On Vehicle Localization: From Geometry to Topology
Monday, March 3, 2014 - 11:30am - 12:20pm
In this talk we will describe methodologies to localize both a single and a team of vehicles navigating in a complex environment without GPS. During the first part of the talk, we will consider the situation when vehicles (or a single vehicle navigating in an environment with multiple beacons) can measure their relative (inter-vehicle) distances. In this case, the problem can be posed as a distributed graph embedding problem. The convergence speed of this type of algorithms strongly depends on the spectral property of the underlying network (graph), and we will discuss a distributed clustering algorithm that can accelerate the distributed embedding problem for slowly varying networks. Next, we will consider situations where vehicle teams can only coarsely compare relative distance measurements.
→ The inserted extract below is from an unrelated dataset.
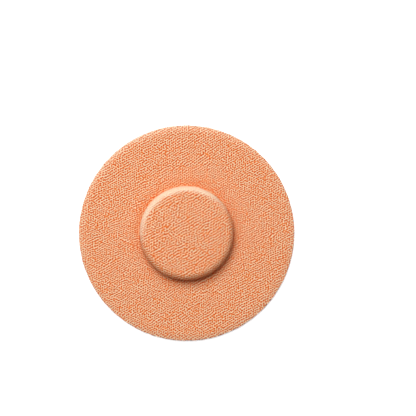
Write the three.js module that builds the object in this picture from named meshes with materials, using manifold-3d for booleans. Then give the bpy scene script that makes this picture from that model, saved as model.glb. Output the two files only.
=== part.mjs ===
// Sensor overpatch: a round patch of knitted elastic cloth that holds a round body-worn sensor to the skin.
// The cloth is formed in one piece with a raised round pocket for the sensor. Under its flange lie a ring
// of adhesive carrier and a paper release liner with a round window and a slit to peel it by, and the
// pocket's ceiling is lined with a pad that keeps the sensor off the adhesive.
// Millimetres, +Z up. The origin is the centre of the liner's underside, which lies on the table.
import * as THREE from 'three';
import { mergeVertices } from 'three/addons/utils/BufferGeometryUtils.js';
import Module from 'manifold-3d';

const wasm = await Module();
wasm.setup();

// Overall sizes: the pocket grips a round sensor 35 across and 5 high
const patchDiameter = 84;
const pocketDiameter = 35;
const pocketDepth = 5;

// Layers, from the table up
const linerThickness = 0.15;
const carrierThickness = 0.15;
const clothThickness = 1;
const padThickness = 0.4;
const glueLine = 0.05;

// The raised pocket: forming draws the cloth a little thinner over the shoulder. The wall puffs out, and
// goes back in under its widest place to a tight crease round its foot.
const shoulderThickness = 0.8;
const wallThickness = 0.75;
const shoulderWidth = 2.8;
const shoulderDrop = 2.9;
const footTuck = 0.45;
const tuckTurn = 60;
const footFillet = 0.15;
const mouthRadius = 0.4;

// The flange's rim, pressed down a little by the cutting die
const rimWidth = 3.2;
const rimDrop = 0.45;

// The carrier, the pad and the liner
const carrierInset = 0.3;
const padGap = 1.2;
const windowGap = 0.3;
const pressedBand = 2.2;
const pressDepth = 0.05;
const pressRadius = 0.3;
const slitWidth = 0.3;
const slitAngle = THREE.MathUtils.degToRad(197);

const turnSteps = 96;
const shoulderSteps = 8;
const smallCurveSteps = 4;

// Places that the sizes give
const patchRadius = patchDiameter / 2;
const pocketRadius = pocketDiameter / 2;
const carrierBottom = linerThickness;
const clothBottom = carrierBottom + carrierThickness;
const flangeTop = clothBottom + clothThickness;
const padBottom = carrierBottom + pocketDepth;
const padTop = padBottom + padThickness;
const ceiling = padTop + glueLine;
const shoulderTop = ceiling + shoulderThickness;
const crownTop = ceiling + clothThickness;
const bumpRadius = pocketRadius + wallThickness;
const footRadius = bumpRadius - footTuck;
const shoulderStart = bumpRadius - shoulderWidth;
const widestHeight = shoulderTop - shoulderDrop;
const innerShoulderDrop = ceiling - widestHeight;
const padRadius = pocketRadius - padGap;
const windowRadius = padRadius + windowGap;

// Points of an ellipse's arc about a centre, from one angle to another in degrees, both ends included.
function arc(centreR, centreZ, radiusR, radiusZ, from, to, steps) {
  return Array.from({ length: steps + 1 }, (_, i) => {
    const angle = THREE.MathUtils.degToRad(from + ((to - from) * i) / steps);
    return new THREE.Vector2(centreR + radiusR * Math.cos(angle), centreZ + radiusZ * Math.sin(angle));
  });
}

const point = (r, z) => new THREE.Vector2(r, z);

// A profile of radius and height, turned once about Z.
function turned(profile) {
  return new THREE.LatheGeometry(profile, turnSteps).rotateX(Math.PI / 2);
}

function solidOf(geometry) {
  const bare = geometry.clone();
  bare.deleteAttribute('normal');
  bare.deleteAttribute('uv');
  const merged = mergeVertices(bare, 1e-4);
  return new wasm.Manifold(new wasm.Mesh({
    numProp: 3,
    vertProperties: merged.getAttribute('position').array,
    triVerts: new Uint32Array(merged.index.array),
  }));
}

function geometryOf(solid) {
  const mesh = solid.getMesh();
  const geometry = new THREE.BufferGeometry();
  geometry.setAttribute('position', new THREE.BufferAttribute(mesh.vertProperties, 3));
  geometry.setIndex(new THREE.BufferAttribute(mesh.triVerts, 1));
  geometry.computeVertexNormals();
  return geometry;
}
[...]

We will show that the problem can be posed, once again, as a graph embedding problem and demonstrate how this information can be fused with inertial sensors. Finally, we discuss the limiting case when a vehicle navigating in an environment, with multiple beacons, can coarsely localize itself by leveraging visibility (binary detection) information as well as a low-grade inertial sensor. Key to this final result is leveraging local homology computations to enable successful loop closure in a probabilistic filter. Initial experimental results for this last scenario will be presented.